On the other hand, if you do hundreds of casts, then you'll see that you might have some imbalanced 4800/5200, with million of casts you might even see a 4000/6000, or maybe a 10000/0. I say maybe because the probability for that to happen is in the range of 10^-3000, so even with a million of casts, you're far from sure to even see one.
It seems you've yet to pass that statistics class.
Lol really? That you do not understand, does not mean that I am wrong ;)
I have passed enough statistics classes thank you very much.
Make a 100x100 matrix of Rand(0;1) in excel. So 0 for tail, 1 for head. This would be a test of flipping a coin 10000 times in a row and it would give you a serie (outcome). Now sum up all these values and repeat the process several times. You will never get a sum of 0 (all tails) or 10000 (all heads). You can press delete on an empty cell to refresh the random function infinitely times. The random function is made in such a way that it is not random at all but tends to revert to a mean which is the expected value -> (50%*0 + 50%*1) * 10000 = 5000
If it were completely random the sum of the matrix of 100x100 with random binary (0,1) would lead to a similar (not same) result as a random function with rand(0;10000). But it does not... The point being that the function is not random. It looks at the previous values it has already given, and then changes the probabilities making a certain outcome more or less likely.
Isn't that what I just said?
I wrote tails and heads just to include the unordered sum results of the previously mentioned (so you would not have to count yourself or might misread otherwise). The order is fixed.

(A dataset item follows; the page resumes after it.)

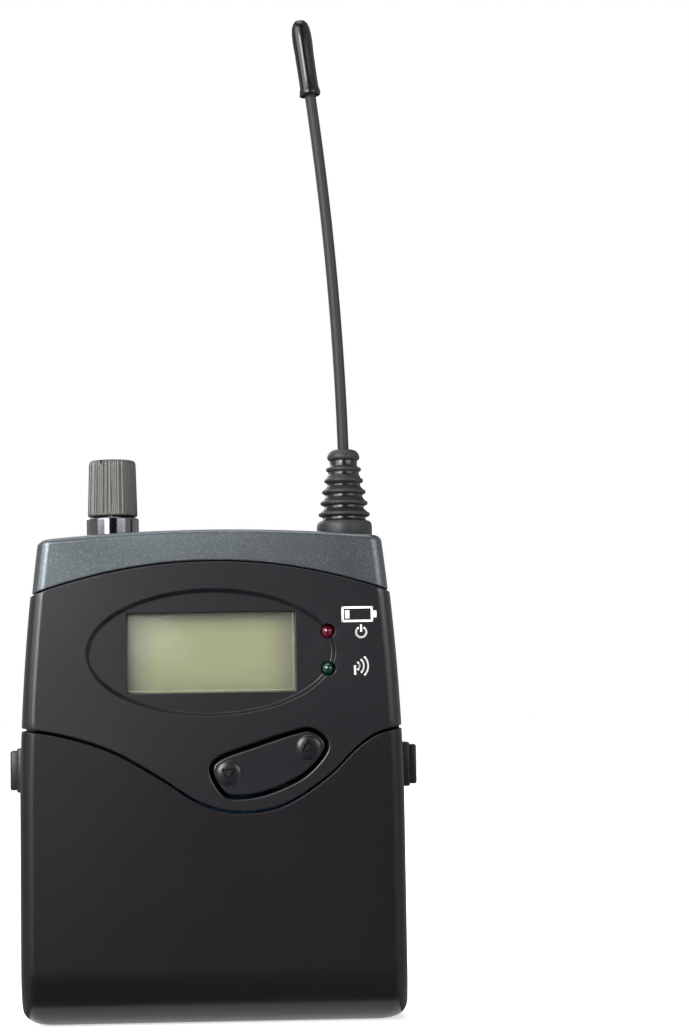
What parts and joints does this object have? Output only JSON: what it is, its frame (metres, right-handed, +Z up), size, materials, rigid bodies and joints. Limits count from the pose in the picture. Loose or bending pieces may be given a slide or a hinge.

Anyway we are deviating from the original discussion. Long story short: the random function in EU4 does not have to be random, but it can revert to a mean or follow a certain behavior. If one would know the process one might be able to predict it's outcome and thus manipulate the game in his favor. (something might be that 1 february might be a "random" lucky date for a fight, so if you have a war, you fight them on 1 february). One might be even able to use it for rolling military leaders which "randomly" happen to be very good.